Il problema è che ci sono molti dubbi sulla reale capacità di questa tecnologia di produrre elettricità a costi competitivi rispetto alle centrali nucleari più grandi, alle energie rinnovabili e al gas naturale. Non a caso precedenti tentativi di realizzare progetti Smr negli Stati Uniti sono stati ostacolati da ritardi e costi superiori al previsto. Nel 2023, ricorda il Ft, NuScale, il cui progetto è stato approvato dalle autorità di regolamentazione statunitensi, è stata costretta a cancellare un progetto dopo che i costi sono aumentati di oltre il 120%. I tre Smr operativi in tutto il mondo, situati in Russia e Cina, hanno superato le stime dei costi iniziali del 300-400%.

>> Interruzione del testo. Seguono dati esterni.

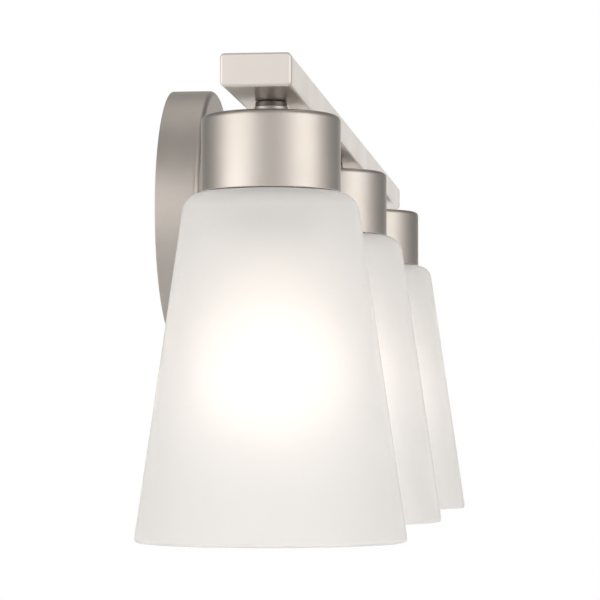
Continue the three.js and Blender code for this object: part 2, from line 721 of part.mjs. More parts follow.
buildStrap();
strapScrew("box_screw_left", -boxSpread / 2, 0, zincSteel);
strapScrew("box_screw_right", boxSpread / 2, 0, zincSteel);
strapScrew("ground_screw", groundScrewX, groundScrewZ, greenPaint);
buildCanopy();
buildCanopyFastener("left", -STUD_SPREAD / 2);
buildCanopyFastener("right", STUD_SPREAD / 2);
buildArm();
buildBar();
lampXs.forEach((x, i) => buildLamp(i + 1, x));
buildHarness("hot", -1, hotRunZ, partitionTop + 4, blackInsulation);
buildHarness("neutral", 1, neutralRunZ, partitionTop + 8, whiteInsulation);
buildGroundLead();
buildSplice("hot", splices.hot, orangePlastic);
buildSplice("neutral", splices.neutral, orangePlastic);
buildSplice("ground", splices.ground, greenPlastic);

export default part;
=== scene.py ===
# %% [markdown]
# # A three-light vanity bar
#
# This lesson dresses an exact model of a bathroom wall light. The model comes with its
# bodies, joints and sizes, and Blender adds the looks: filleted edges, screw threads,
# knurls, etched glass and satin nickel. Lengths are in metres. +X runs along the bar, +Y
# points into the wall, +Z is up, and the origin is on the wall behind the canopy.
#
# The order is: frame, camera and light, helpers, finishes, then each piece from the wall
# outwards.

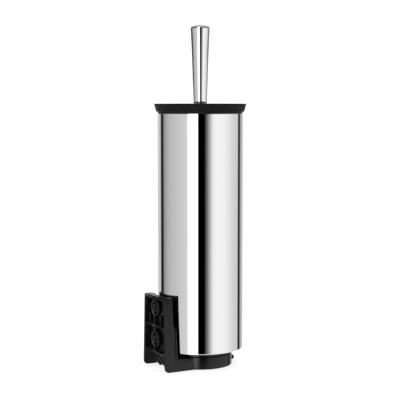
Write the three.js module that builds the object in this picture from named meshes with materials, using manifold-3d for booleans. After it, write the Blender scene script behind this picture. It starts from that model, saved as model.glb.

Gli analisti scrivono sul Financial times richiamando le più recenti analisi che «secondo i dati di Wood Mackenzie, entro il 2030 gli Smr dovrebbero generare energia a 182 dollari per megawattora rispetto ai 133 dollari per megawattora del nucleare convenzionale. Il gas naturale dovrebbe attestarsi a 126 dollari per megawattora, mentre l'eolico onshore e il solare, supportati da batterie, dovrebbero costare circa un terzo in meno».

Tra l’altro, viene anche ricordato che alcuni ingegneri nucleari sostengono che i reattori più grandi siano più economici da costruire, citando la maggiore necessità di acciaio, cemento, sistemi di sicurezza, tubi di raffreddamento e sensori richiesti per più unità più piccole.